January 8th, 2017
(written by lawrence krubner, however indented passages are often quotes). You can contact lawrence at: firstname.lastname@example.org
Our vision, when we started in 2012, was ambitious: To build a platform that defined a new model for media on the internet. The problem, as we saw it, was that the incentives driving the creation and spread of content were not serving the people consuming it or creating it — or society as a whole. As I wrote at the time, “The current system causes increasing amounts of misinformation…and pressure to put out more content more cheaply — depth, originality, or quality be damned. It’s unsustainable and unsatisfying for producers and consumers alike….We need a new model.”
We set out to build a better publishing platform — one that allowed anyone to offer their stories and ideas to the world and that helped the great ones rise to the top. In 2016, we made big investments in teams and technology aimed at attracting and migrating commercial publishers to Medium. And in order to get these publishers paid, we built out and started selling our first ad products. This strategy worked in terms of driving growth, as well as improving the volume and consistency of great content. Some of the web’s best publishers are now on Medium, and we’re happy to work with them every day. We also saw interest from many big brands and promising results from several content marketing campaigns on the platform.
However, in building out this model, we realized we didn’t yet have the right solution to the big question of driving payment for quality content. We had started scaling up the teams to sell and support products that were, at best, incremental improvements on the ad-driven publishing model, not the transformative model we were aiming for.

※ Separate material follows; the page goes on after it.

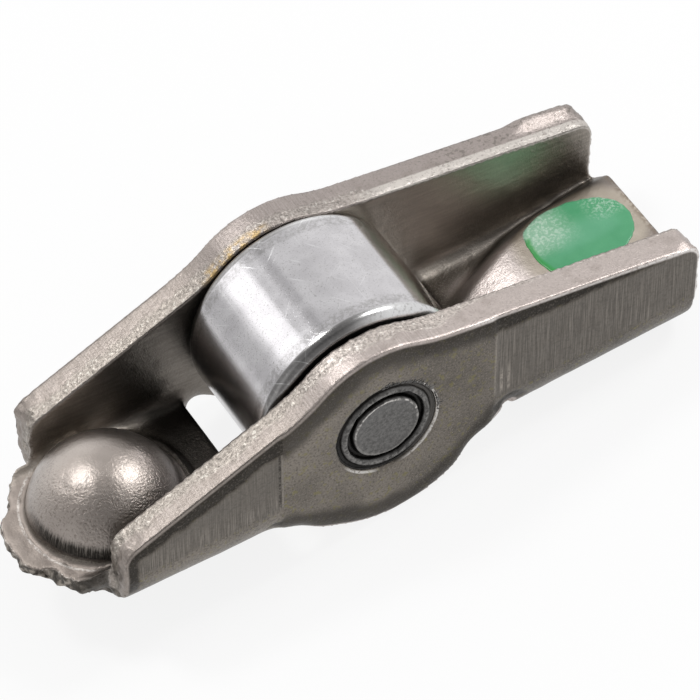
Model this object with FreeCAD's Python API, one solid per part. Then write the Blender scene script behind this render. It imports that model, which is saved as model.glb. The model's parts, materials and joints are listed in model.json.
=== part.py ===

To continue on this trajectory put us at risk — even if we were successful, business-wise — of becoming an extension of a broken system.
Upon further reflection, it’s clear that the broken system is ad-driven media on the internet. It simply doesn’t serve people. In fact, it’s not designed to. The vast majority of articles, videos, and other “content” we all consume on a daily basis is paid for — directly or indirectly — by corporations who are funding it in order to advance their goals. And it is measured, amplified, and rewarded based on its ability to do that. Period. As a result, we get…well, what we get. And it’s getting worse.